If you forget the --root-list-path option and your data isn't under a top level key called main, Flatten Tool won't find your data and will instead generate empty a single empty sheet called main, which probably isn't what you want.

All flatten options

$ flatten-tool flatten -h
usage: flatten-tool flatten [-h] [-s SCHEMA] [-f OUTPUT_FORMAT]
                            [-m MAIN_SHEET_NAME] [-o OUTPUT_NAME]
                            [--root-list-path ROOT_LIST_PATH] [--rollup]
                            [-r ROOT_ID] [--use-titles]
                            input_name

positional arguments:
  input_name            Name of the input JSON file.

optional arguments:
  -h, --help            show this help message and exit
  -s SCHEMA, --schema SCHEMA
                        Path to a relevant schema.
  -f OUTPUT_FORMAT, --output-format OUTPUT_FORMAT
                        Type of template you want to create.
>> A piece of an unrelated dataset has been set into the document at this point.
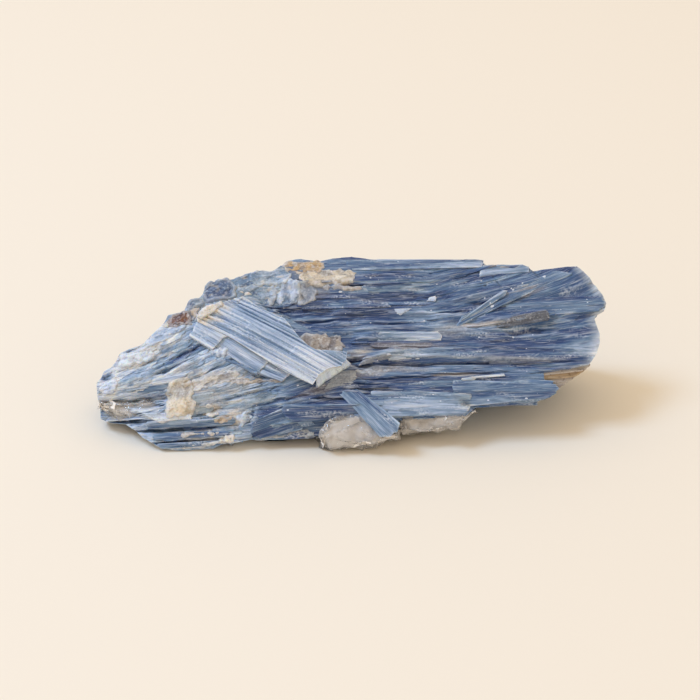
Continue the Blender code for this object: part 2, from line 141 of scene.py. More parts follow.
def back_point(x, height, lift):
    """Points of the back face in metres, and their outward normals."""
    x, height, lift = np.broadcast_arrays(x, height, lift)
    line = list(zip(*BACK_LINE))
    y = np.interp(x, *line) - height / math.tan(BACK_SLOPE)
    run = (np.interp(x + 2, *line) - np.interp(x - 2, *line)) / 4
    normal = np.stack([-run, run * 0 + 1, run * 0 + 1 / math.tan(BACK_SLOPE)], -1)
    normal /= np.linalg.norm(normal, axis=-1, keepdims=True)
    return (np.stack([x, y, height], -1) + normal * lift[..., None] + FACE_SHIFT) * MM, normal


def front_grain(x, rise):
    """Where places of the front lie along and across the grain, which climbs on the left."""
    climb = 0.42 * (np.hypot(np.maximum(0.0, 2 - x), 9) - 9)
    climb = climb * (0.2 + 0.8 * np.clip((rise - 3) / 10, 0, 1))
    above = turned(x, rise, BUNDLE_TURN, BUNDLE_MIDDLE)[1]
    climb = climb * np.clip((4 - above) / 5, 0, 1)
    fan = 0.32 * np.maximum(0.0, x - 16) * np.clip((rise - 21) / 17, 0, 1)
    return x + 1.3 * np.minimum(0.0, x + 12), rise + climb - fan + 0.5 * wander(x / 26, rise / 9, 2.0)


def back_grain(x, height):
    """Where places of the back lie along and across its nearly level grain."""
    return x + 0 * height, height + 0.04 * x + 0.8 * wander(x / 26, height / 9, 5.0)


# --- noise over grids of places

CELL_MARKS = (37, 53, 71)  # factors that tell a cell's random numbers apart


def at_each(x, y, seed, read):
    """What read says at each place: a grid of its numbers, or a grid for each of them."""
    x, y = np.broadcast_arrays(x, y)
    values = np.array([read((a, b, seed)) for a, b in zip(x.ravel().tolist(), y.ravel().tolist())])
    return values.T.reshape(values.shape[1:] + x.shape)


def wander(x, y, seed):
    """Smooth noise at each place, about -1 to 1."""
    return at_each(x, y, seed, noise.noise)


def plates(x, y, seed):
    """A random number, 0 to 1, for the pointed cell that each place lies in."""
    return at_each(x, y, seed, lambda place: noise.cell(noise.voronoi(place)[1][0] * CELL_MARKS[0]))


def crumbs(x, y, seed):
    """Rounded lumps one unit across: 1 on their tops and 0 in the clefts between them."""
    near, far = at_each(x, y, seed, lambda place: noise.voronoi(place)[0][:2])
    return np.clip((far - near) * 1.6, 0, 1)


def marked_cell(place):
    """The middle of the cell that a place lies in, and three random numbers for the cell."""
    middle = noise.voronoi(place)[1][0]
    return middle.x, middle.y, *(noise.cell(middle * mark) for mark in CELL_MARKS)


def facets(x, y, seed):
    """Flat facets one unit across, each tilted its own way, and a random number, 0 to 1, for each."""
    at_x, at_y, pick, tilt_x, tilt_y = at_each(x, y, seed, marked_cell)
    return pick - 0.5 + 1.6 * ((tilt_x - 0.5) * (x - at_x) + (tilt_y - 0.5) * (y - at_y)), pick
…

Defaults to all
                        available options
  -m MAIN_SHEET_NAME, --main-sheet-name MAIN_SHEET_NAME
                        The name of the main sheet, as seen in the first tab
                        of the spreadsheet for example. Defaults to main
  -o OUTPUT_NAME, --output-name OUTPUT_NAME
                        Name of the outputted file. Will have an extension
                        appended if format is all.
  --root-list-path ROOT_LIST_PATH
                        Path of the root list, defaults to main
  --rollup              "Roll up" columns from subsheets into the main sheet
                        if they are specified in a rollUp attribute in the
                        schema.
  -r ROOT_ID, --root-id ROOT_ID
                        Root ID of the data format, e.g. ocid for OCDS
  --use-titles          Convert titles. Requires a schema to be specified.